Vermeer and the Masters of Genre Painting: Inspiration and Rivalry
Regular price €45.00
Yale University Press (2017)
Hardback, 320 pages
A landmark exploration of the engaging network of relationships among genre painters of the Dutch Golden Age
The genre painting of the Dutch Golden Age between 1650 and 1675 ranks among the highest pinnacles of Western European art. The virtuosity of these works, as this book demonstrates, was achieved in part thanks to a vibrant artistic rivalry among numerous first-rate genre painters working in different cities across the Dutch Republic. They drew inspiration from each other’s painting, and then tried to surpass each other in technical prowess and aesthetic appeal.
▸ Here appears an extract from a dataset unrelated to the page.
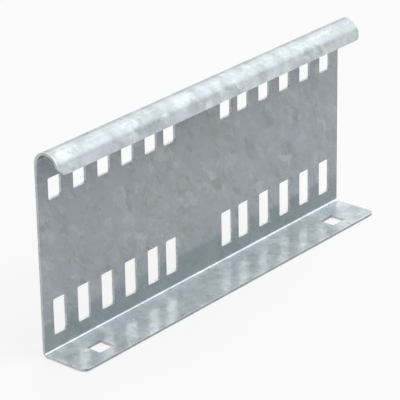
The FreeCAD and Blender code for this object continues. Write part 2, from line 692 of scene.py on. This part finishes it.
@dataclass(frozen=True)
class ZincFinish:
    """Zinc coat on the sheet's rolled faces, shinier on the bend, with painted shade on the web and
    painted light on the hook.

    A tone is the painted light or shade of a zone against the plain coat. Lengths are in metres,
    and each range says between which two values of its pattern a change runs.
    """

    dull: Triple = (0.465, 0.528, 0.532)
    bright: Triple = (0.675, 0.750, 0.762)
    shade_range: Range = (0.2, 0.8)
    violet: Triple = (0.572, 0.615, 0.697)
    violet_share: float = 0.90
    violet_kept: float = 0.7
    tint_range: Range = (0.3, 0.7)
    green: Triple = (0.515, 0.620, 0.640)
    green_share: float = 0.60
    # Painted shade: the foot of the web darker, near the fold.
    foot_painted_shade: float = 0.515
    # Painted shade: the whole web darker than the hook and the flange.
    web_painted_shade: float = 0.622
    # Painted shade: the upper web darker towards the hook.
    upper_web_painted_shade: float = 0.575
    # Painted highlight on the web's upward-facing ledges at the slots' lower edges.
    ledge_painted_light: float = 1.35
    # Painted light: the hook, bend and flange a little lighter than the plain coat.
    hook_tone: float = 1.03
    # Painted shade inside the hook, darkest under its roof.
    inside_hook_painted_shade: float = 0.56
    hook_roof_painted_shade: float = 0.08
    bend_tone: float = 1.04
    flange_tone: float = 1.085
    # Painted light on the flange near the bend.
    inner_flange_painted_light: float = 1.40
    # Painted highlight along the rims of the flange's front edge and the plate's ends.
    rim_painted_highlight: float = 1.5
    crystal_size: float = 5.4 * MM
    wave_length: float = 15.0 * MM
    patch_size: float = 9.0 * MM
    patch_range: Range = (0.35, 0.65)
    patch_contrast: float = 0.10
    metallic: float = 0.25
    flange_metallic: float = 0.36
    bend_metallic: float = 0.70
    gloss_range: Range = (0.1, 0.9)
    roughness_low: float = 0.18
    roughness_high: float = 0.30
    web_bottom: float = 1.7 * MM
    foot_height: float = 13.0 * MM
    web_middle: float = 24.0 * MM
    web_top: float = 80.0 * MM
    web_front: float = 9.8 * MM
    bend_top: float = 2.6 * MM
    bend_front: float = 9.0 * MM
    roll_height: float = 6.0 * MM
    roof_height: float = 3.6 * MM
    rim: float = 0.5 * MM
    inner_flange_start: float = 2.0 * MM
    ledge_range: Range = (0.1, 0.45)
    web_blend: float = 0.6 * MM
    foot_blend: float = 3.0 * MM
    bend_blend: float = 0.8 * MM
    wall_margin: float = 0.3 * MM
    spangle_relief: float = 0.025 * MM
    wave_relief: float = 0.28 * MM
    bead_relief: float = 0.10 * MM

    def dress(self, material: bpy.types.Material, groups: Groups, sheet: SheetSizes) -> None:
        """Lays out the material's nodes.

        Args:
            material: The material to fill.
            groups: The shared node groups by name.
            sheet: The sheet's sizes, which say where its web, bend and hook are.
        """
        board = NodeBoard.of(material)
        coordinates = board.add("ShaderNodeTexCoord").outputs
        place = coordinates["Object"]
        zones = self._zones(board, place, coordinates["Normal"], sheet)
        spangle = board.effect(groups["spangle"], place, Crystal_Size=self.crystal_size)
        patches = board.effect(groups["waviness"], place, Wave_Length=self.patch_size)
        waves = board.effect(groups["waviness"], place, Wave_Length=self.wave_length)
        beads = board.effect(groups["beads"], place)
        contrast = self.patch_contrast
        lighter = board.spread(patches["Height"], *self.patch_range, -contrast, contrast)
        # Painted light and shade of the zones, with random lighter and darker patches on the hook.
        tone = board.math("ADD", self._tone(board, zones), board.product(zones["hook"], lighter))
        normal = board.bump(waves["Height"], self.wave_relief)
        on_hook = board.product(beads["Height"], zones["hook"])
        normal = board.bump(on_hook, self.bead_relief, normal)
        shader = board.add(
            "ShaderNodeBsdfPrincipled",
            Base_Color=board.scale_vector(self._colour(board, spangle, zones), tone),
            Metallic=self._metallic(board, zones),
            Roughness=board.spread(
                spangle["Gloss"], *self.gloss_range, self.roughness_high, self.roughness_low
            ),
            Normal=board.bump(spangle["Height"], self.spangle_relief, normal),
        )
        board.end(shader.outputs[0])

    def _zones(
        self, board: NodeBoard, place: Socket, facing: Socket, sheet: SheetSizes
    ) -> dict[str, Socket]:
        """Masks of the plate's zones, worked out from the place on the plate.

        Args:
            board: The material's nodes.
            place: Object coordinates.
            facing: The way that the surface faces, in the same directions.
            sheet: The sheet's sizes.

        Returns:
            A mask from 0 to 1 for each zone by name.
        """
        along, depth, height = board.components(place)
        rolled = board.spread(height, self.web_top, self.web_top + self.roll_height, soft=True)
        rise = board.math("MAXIMUM", board.math("SUBTRACT", height, sheet.hook_axis.z), 0.0)
        reach = board.math("SUBTRACT", depth, sheet.hook_axis.y)
        squares = board.math("ADD", board.product(rise, rise), board.product(reach, reach))
        outer = board.spread(
            board.math("SQRT", squares),
            sheet.hook_inside + self.wall_margin,
            sheet.hook_outside - self.wall_margin,
        )
        inner = board.opposite(outer)
        roof = board.spread(rise, self.roof_height / 2, self.roof_height, soft=True)
        web = board.product(
            board.spread(height, self.web_bottom, self.web_bottom + self.web_blend, soft=True),
            board.spread(depth, self.web_front, self.web_front + self.web_blend),
            board.opposite(rolled),
        )
        foot_top = self.foot_height + self.foot_blend
        foot = board.opposite(board.spread(height, self.foot_height, foot_top, soft=True))
        upper = board.spread(height, self.web_middle, self.web_top, soft=True)
        bend_start = self.bend_top - self.bend_blend
        low = board.opposite(board.spread(height, bend_start, self.bend_top, soft=True))
        behind = board.spread(depth, self.bend_front, self.bend_front + self.bend_blend, soft=True)
        flange = board.product(low, board.opposite(behind))
        inner_flange = board.spread(depth, self.inner_flange_start, self.bend_front)
        from_front = board.math("ADD", depth, sheet.flange_depth / 2)
        from_end = board.math("SUBTRACT", sheet.length / 2, board.math("ABSOLUTE", along))
        from_edge = board.math("MINIMUM", from_front, from_end)
        rim = board.opposite(board.spread(from_edge, self.rim / 2, self.rim))
        ledge = board.spread(board.components(facing)[2], *self.ledge_range)
        return {
            "web": web,
            "foot": board.product(web, foot),
            "upper web": board.product(web, upper),
            "ledge": board.product(web, ledge),
            "hook": board.product(rolled, outer),
            "inside hook": board.product(rolled, inner),
            "hook roof": board.product(inner, roof),
            "bend": board.product(low, behind),
            "flange": flange,
            "inner flange": board.product(flange, inner_flange),
            "rim": board.product(rim, board.opposite(web)),
        }

    def _colour(
        self, board: NodeBoard, spangle: bpy.types.bpy_prop_collection, zones: dict[str, Socket]
    ) -> Socket:
        """Colour of the crystals, with less violet on hook and flange and a greener foot.

        Args:
            board: The material's nodes.
            spangle: The crystals' outputs.
            zones: The masks.

        Returns:
            The colour before its painted light and shade.
        """
        shade = board.spread(spangle["Shade"], *self.shade_range)
        colour = board.blend(shade, self.dull, self.bright)
        violet = board.spread(spangle["Tint"], *self.tint_range, 0.0, self.violet_share, soft=True)
        calm = board.math("MAXIMUM", zones["hook"], zones["flange"])
        violet = board.product(violet, board.spread(calm, 0.0, 1.0, 1.0, self.violet_kept))
        colour = board.blend(violet, colour, self.violet)
        return board.blend(board.product(zones["foot"], self.green_share), colour, self.green)

    def _tone(self, board: NodeBoard, zones: dict[str, Socket]) -> Value:
        """Painted light and shade of each zone: the web, its foot and upper part and the inside of
        the hook darker, the ledges, inner flange and rims lighter.

        Args:
            board: The material's nodes.
            zones: The masks.

        Returns:
            A factor for the colour.
        """
        changes = {
            "web": self.web_painted_shade - 1.0,
            "foot": self.foot_painted_shade - self.web_painted_shade,
            "upper web": self.upper_web_painted_shade - self.web_painted_shade,
            "ledge": self.ledge_painted_light - self.web_painted_shade,
            "hook": self.hook_tone - 1.0,
            "inside hook": self.inside_hook_painted_shade - 1.0,
            "hook roof": self.hook_roof_painted_shade - self.inside_hook_painted_shade,
            "bend": self.bend_tone - 1.0,
            "flange": self.flange_tone - 1.0,
            "inner flange": self.inner_flange_painted_light - self.flange_tone,
            "rim": self.rim_painted_highlight - 1.0,
        }
        return board.mixture(((zones[name], change) for name, change in changes.items()), 1.0)

    def _metallic(self, board: NodeBoard, zones: dict[str, Socket]) -> Value:
        """How bare and shiny the metal is in each zone.

        Args:
            board: The material's nodes.
            zones: The masks.

        Returns:
            A value for the shader's Metallic.
        """
        changes = (
            (zones["bend"], self.bend_metallic - self.metallic),
            (zones["flange"], self.flange_metallic - self.metallic),
        )
        return board.mixture(changes, self.metallic)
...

The Delft master Johannes Vermeer (1632–1675) is now the most renowned of these painters of everyday life. Though he is frequently portrayed as an enigmatic figure who worked largely in isolation, the essays here reveal that Vermeer’s subjects, compositions, and figure types in fact owe much to works by artists from other Dutch cities. Enlivened with 180 superb illustrations, Vermeer and the Masters of Genre Painting highlights the relationships – comparative and competitive – among Vermeer and his contemporaries, including Gerrit Dou, Gerard ter Borch, Jan Steen, Pieter de Hooch, Gabriel Metsu, and Frans van Mieris.
Adriaan E. Waiboer is curator of northern European art at the National Gallery of Ireland. Arthur K. Wheelock Jr. is curator of northern baroque paintings at the National Gallery of Art, Washington. Blaise Ducos is curator of 17th-and 18th-century Dutch and Flemish paintings at the Musée du Louvre.